The Futility of Firewalls

by

May 15, 2022

You’ve been with her for ten years. Trips to the beach and making a mess while enjoying every moment, depressing runs to the grocery store because you forgot to buy bread, making it late to your friend’s cookout. You’ve traveled great distances with her, and while not everyone appreciates or likes her, she’s your car. Unfortunately, it’s time to move on because you can hear the engine starting to scream every time you insert the key in the ignition.

You travel to the dealership and take the free coffee provided. Since you don’t know much about cars, you tell the salesperson that you want your car in “blue.”

That’s correct, and the new car will be “blue.”

Sounds ridiculous, right? This is similar to asking clients what they want in a cybersecurity program and having them reply “a firewall.” Yes, a firewall is essential. But if that’s all you want, you’ll miss all the other mechanisms that make your program go, just like “blue” can’t drive your car.

The title of this article may be a little misleading—firewalls themselves aren’t futile. What makes these perimeter security devices sort into a failing category is the assumption that having a firewall is all you need to ensure your organization is secure. Even adding anti-virus and DNS filtering will not make a case for sleeping comfortably at night.

A firewall for any growing organization is the first step of many. A few organization leaders reading this may sigh in frustration, thinking that this is a long journey ahead, and budget and time are against them.

But if you want to succeed at keeping your company safe, I’d encourage you to get out of the “blue car” mentality. And start thinking of your digital assets as your company’s castle—a place where your livelihood is stored and defended.

Essential Items in Your Castle

When you buy a home or rent an apartment, you are looking for a structure that allows you to weather the rain, snow, cold, and heat. What comes standard with most of these domiciles is at least a front door. The front door is often overlooked or taken for granted, but it’s vital as the piece of your home that lets things in and out when you want them.

Door to your house = Firewall

We need a lock on the doorknob. How about a deadbolt, an alarm system, maybe locks on your windows, a security camera that activates when someone approaches. Perhaps you’re reading this and find all these items a little much? A door is good enough to protect your home. There is no need for all the extra security precautions in this perfect world. We never hear anything on the news about home invasions or office break-ins. End sarcastic tone here.

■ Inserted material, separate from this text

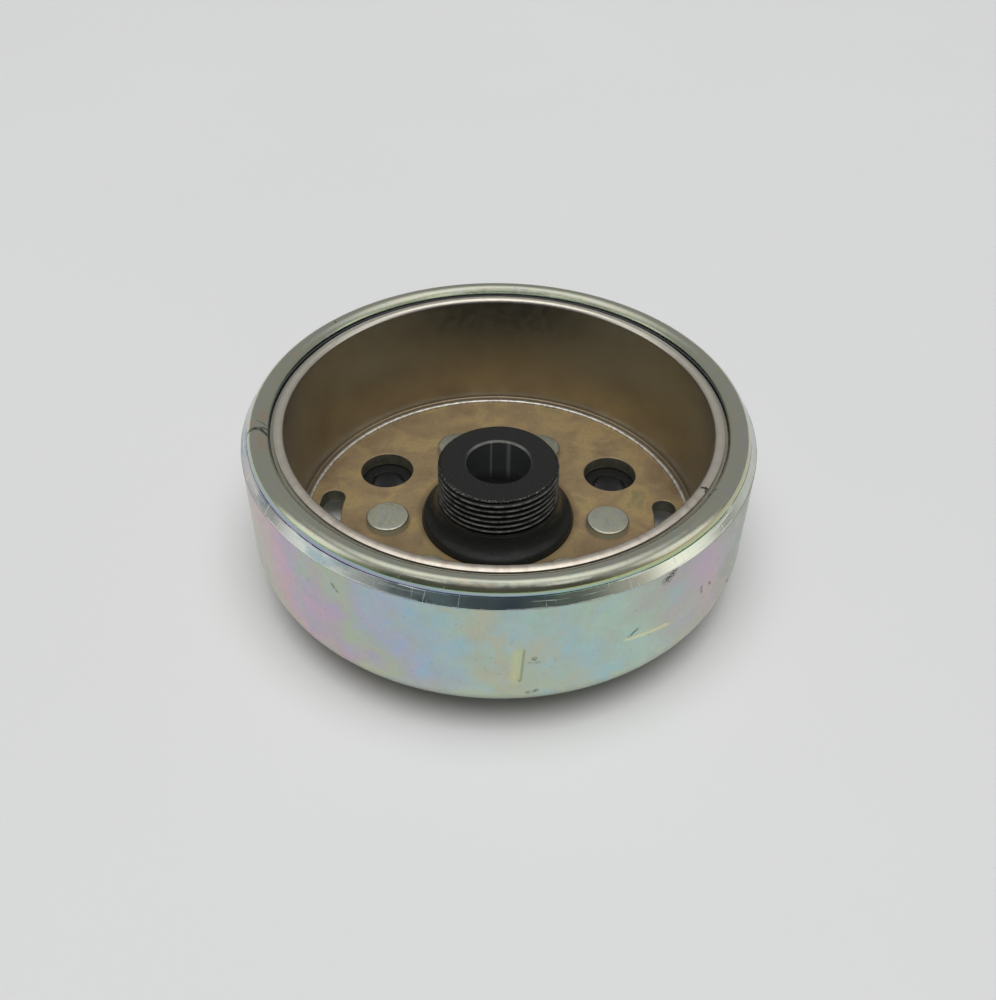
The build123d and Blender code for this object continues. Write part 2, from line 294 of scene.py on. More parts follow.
class Shader:
    """One procedural material. Positions are in millimetres in the part's own frame."""

    def __init__(self, name, **inputs):
        self.material = bpy.data.materials.new(name)
        self.material.use_nodes = True
        self.tree = self.material.node_tree
        self.surface = self.tree.nodes["Principled BSDF"]
        coords = self.node("ShaderNodeTexCoord")
        scaled = self.node("ShaderNodeVectorMath", operation="SCALE")
        self.feed(scaled.inputs[0], coords.outputs["Object"])
        self.feed(scaled.inputs["Scale"], 1 / MM)
        self.place = scaled.outputs[0]
        parts = self.node("ShaderNodeSeparateXYZ")
        self.feed(parts.inputs[0], self.place)
        self.x, self.y, self.z = parts.outputs
        self.radius = self.math("SQRT", self.math("ADD", self.math("MULTIPLY", self.x, self.x),
                                                  self.math("MULTIPLY", self.y, self.y)))
        turn = self.math("DIVIDE", self.math("ARCTAN2", self.y, self.x), math.tau)
        self.turn = self.math("FRACT", self.math("ADD", turn, 1.0))
        self.set(**inputs)

    def node(self, kind, **settings):
        made = self.tree.nodes.new(kind)
        for key, value in settings.items():
            setattr(made, key, value)
        return made

    def feed(self, socket, value):
        if isinstance(value, bpy.types.NodeSocket):
            self.tree.links.new(value, socket)
        else:
            socket.default_value = value

    def set(self, **inputs):
        for key, value in inputs.items():
            self.feed(self.surface.inputs[key.replace("_", " ")], value)

    def math(self, operation, a, b=0.0, clamp=False):
        made = self.node("ShaderNodeMath", operation=operation, use_clamp=clamp)
        self.feed(made.inputs[0], a)
        self.feed(made.inputs[1], b)
        return made.outputs[0]

    def times(self, *values):
        """Product of masks, shares and other factors."""
        product = values[0]
        for value in values[1:]:
            product = self.math("MULTIPLY", product, value)
        return product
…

The question is, why do we assume the firewall can stop everything? This fantastic defensive device seems to encourage a false sense of security to many leaders and key figures in organizations. Along with that false sense comes the futility of trying to defend the data of an organization, which makes up your identity and value. This is your home away from home. This is your car, not just blue, but also with tires, an engine, door locks, an alarm system, and more. Let’s see what else we need to make it safe from intrusion:

  • Endpoint Detection Response: Something that checks all the rooms in the house to make sure there isn’t something lurking. Alerts you and mounts a defense for you in the house. Managed Detection Response means you’re using a 24/7 Security Operations Center to handle this for you.
  • Security Information Event Management: The motion-activated camera at the door. There are versions of this inside the house too.
  • Internal/External Vulnerability Scanning: Checks the windows to ensure there aren’t cracks. Checks the roof to make sure we aren’t missing shingles or have holes. The list goes on.
  • Anti-Virus: A guard dog that stops dangerous animals of the same size or smaller from entering. It can’t handle bigger animals and shouldn’t be used except for snuggle time while watching TV.
  • DNS Filtering: This is mom when you’re a kid saying that you’re going to the movies, but she double checks with your friend’s mom and grounds you from sneaking off to a party with the older kids doing bad things.
  • Data Loss Prevention (DLP): Correctly labels everything in the pantry, so you don’t get the tuna mixed up with the cat food for tonight’s casserole that you’re bringing to your neighbor. The DLP analogy applies to backups and failovers, like spare batteries in the drawer for the remote.
  • Encryption in Transit, Encryption at Rest: Putting your money in a safe, and you are the only one with the code, and/or sending that safe in a box through FedEx to its destination.
  • Multi-Factor Authentication: Having the key to the door and using your fingerprint or another code to enter.

The list goes on but isn’t endless. These vital components are necessary to operate and conduct business securely.

A CIO recently told me:

You can’t have cybersecurity without infrastructure. That’s your castle.”

My response:

Why build a castle if you can’t defend it?”

Nick McCourt is a vCISO and Cybersecurity Engineer for Integris.